The more I look at SWTOR, the problems it's having, and the solutions that its devs are proposing...the more I think that it was a victim of escalation of commitment. For example, myself, and many others brought up the concern that BW"s strategy of making "fully voiced" a flagship feature of the game was problematic in the long-term because it would make creating additional content very cost prohibitive...and in a subscription themepark MMORPG that lives and breathes on content additions...this is not a good thing. And now we hear that (surprise surprise) SWTOR's additional content won't be fully voiced.

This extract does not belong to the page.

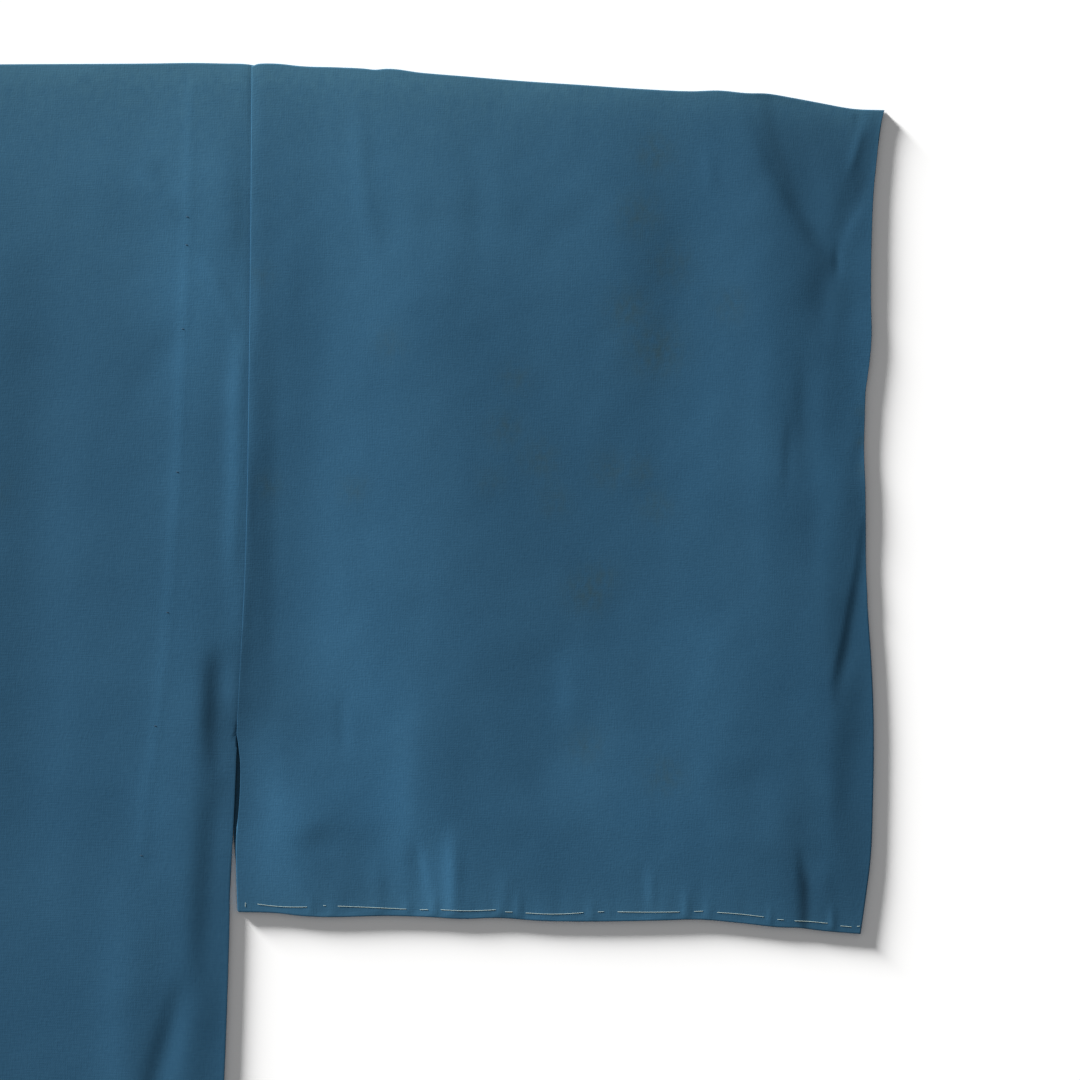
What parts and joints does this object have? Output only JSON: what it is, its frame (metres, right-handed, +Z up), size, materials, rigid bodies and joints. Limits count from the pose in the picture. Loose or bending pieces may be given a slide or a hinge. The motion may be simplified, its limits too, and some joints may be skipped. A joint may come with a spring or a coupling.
{
  "type": "juban",
  "caption": "Plain silk under-robe laid out flat, front up, with wide square sleeves, a straight body open down the front and a folded collar band to the hem.",
  "frame": {"origin": "under the middle of the garment, on the plane that it lies on", "axes": "+Z up out of the surface, +Y from the hem towards the collar, +X towards the wearer's left sleeve"},
  "size_m": [1.3718, 1.3487, 0.0057],
  "materials": {
    "silk": "plain-woven silk, soft low sheen, faded a little along the folds, with faint stains",
    "collar_silk": "the same plain-woven silk, folded double",
    "basting_thread": "soft matt off-white cotton thread"
  },
  "bodies": {
    "root": {"body_left": "silk", "body_right": "silk", "sleeve_left": "silk", "sleeve_right": "silk", "collar": "collar_silk"}
  },
  "joints": []
}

I really think that at some point during SWTOR's development, its management had to realize at least on some level that this was a big potential problem. But instead of stepping back and rethinking things, they just threw more and more resources at the game and plowed forward.
The same can really be said for many of SWTOR's shortcomings such as the single player space combat, the gameplay that apes WoW just a bit too much, and the really half-assed open world PvP. I really feel like at some point in the middle of the project, the devs probably realized that these ideas were all not as good as they seemed at the onset of the project, but basically just chose to plow forward with a flawed concept instead of stepping back and rethinking things.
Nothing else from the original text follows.